The discovery was part of a new survey of the Milky Way, which found new details about how the stars that make up our galaxy were born.

And it allowed the researchers to discover evidence of the dramatic event that brought the stars that surround us into being.

The finding changes our understanding of the story of the Milky Way. Its stars were not formed in one continuous process, they say – but instead in a bright flash that lit up the galaxy.

"Our unprecedented survey of a large part of the Galactic centre has given us detailed insights into the formation process of stars in this region of the Milky Way," says Rainer Schödel from the Institute of Astrophysics of Andalusia in Granada, Spain, who led the observations.

"Contrary to what had been accepted up to now, we found that the formation of stars has not been continuous," adds Francisco Nogueras-Lara, who led two new studies of the Milky Way central region while at the same institute in Granada.

In the study, researchers found that roughly 80 per cent of the stars in our Milky Way were formed during its earliest years, between about eight and 13.5 billion years ago.
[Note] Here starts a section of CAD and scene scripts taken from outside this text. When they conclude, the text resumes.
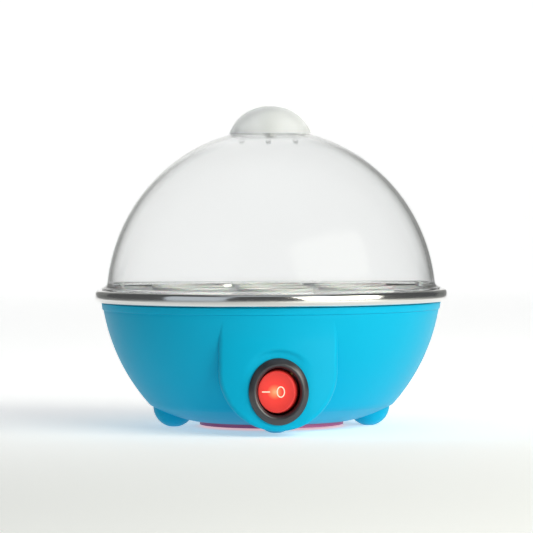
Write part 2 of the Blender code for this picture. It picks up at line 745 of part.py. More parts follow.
def switch_tab_tip(at):
    slack = math.sin(CONTACT_TILT) * TAB_PITCH if at else 0.0
    return contact_y() + slack + 2 * GAP


def contact_y():
    return ROCKER_Y + ROCKER_HEIGHT + LOOSE + 2 * GAP


def make_switch_body():
    depth = SWITCH_BACK_Y - BEZEL_BACK_Y
    well = WELL_HALF
    outer = BEZEL_HALF_WIDTH
    thick = BEZEL_THICK
    body = turned("switch_body", [
        (0.0, WELL_FLOOR - depth), (well, WELL_FLOOR - depth), (well, thick * 0.6), (well + 1.2 * MM, thick),
        (well + 2.0 * MM, thick), (outer - LOOSE, thick * 0.7), (outer, thick * 0.3), (outer, 0.0),
        (SWITCH_BODY_HALF, 0.0), (SWITCH_BODY_HALF, -depth), (0.0, -depth),
    ], black_plastic(), steps=ROUND_MEDIUM)
    face_front(body, BEZEL_BACK_Y)
    pin_reach = (well + SWITCH_BODY_HALF) / 2 * OVAL + 2 * GAP
    cut(body, upright("pin_sockets", (0.0, ROCKER_Y), SWITCH_Z - pin_reach, SWITCH_Z + pin_reach,
                      ROCKER_PIN_RADIUS + GAP))
    for at in (-1, 0, 1):
        low, high = tab_box(at)
        cut(body, box(f"tab_slot_{at + 2}", [value - GAP for value in low], [value + GAP for value in high]))


def tab_box(at):
    half_thick = LOOSE / 2
    half_wide = PLUNGER_Z / 2
    middle = SWITCH_Z + PLUNGER_Z
    low = (at * TAB_PITCH - half_thick, switch_tab_tip(at), middle - half_wide)
    high = (at * TAB_PITCH + half_thick, SWITCH_BACK_Y + TAB_LENGTH, middle + half_wide)
    return low, high


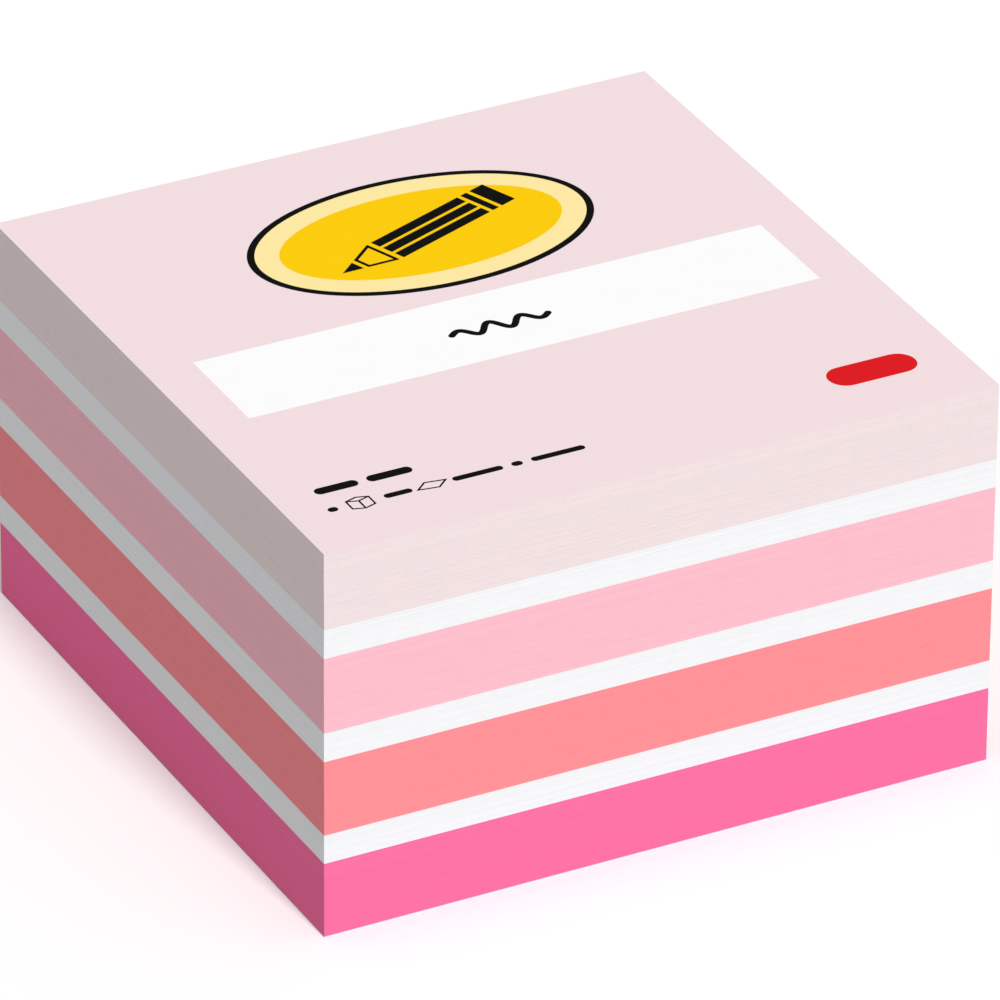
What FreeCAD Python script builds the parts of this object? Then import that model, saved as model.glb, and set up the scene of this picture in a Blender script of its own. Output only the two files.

After that came about six billions years during which very few stars were born.

But that quiet period was brought to a dramatic close with a crescendo of star formation, roughly a billion years ago, when stars with a mass of up to a few tens of million Suns formed in its centre over the course of just 100 million years.

That area is now relatively quiet, birthing stars at a rate of one or two of our own Suns each year. But the new observations from the European Southern Observatory's Very Large Telescope (VLT) allowed to look at it and peer into its path, and how it would have looked in its past.

"The conditions in the studied region during this burst of activity must have resembled those in 'starburst' galaxies, which form stars at rates of more than 100 solar masses per year," said Nogueras-Lara, who is now based at the Max Planck Institute for Astronomy in Heidelberg, Germany, in a statement.

"This burst of activity, which must have resulted in the explosion of more than a hundred thousand supernovae, was probably one of the most energetic events in the whole history of the Milky Way."

This newly understood period was not simply a flurry of births but of deaths, too. The massive stars that are born in a starburst live for less time than lower-mass stars, dying much sooner in spectacular supernova explosions.

The new discoveries were accompanied by a spectacular picture of the Milky Way's central region, and both relied on new capabilities of the ESO's most famous telescope. New instruments allowed the researchers to look through the dust and gas that surrounds the region, and pick up new details that had never been seen before.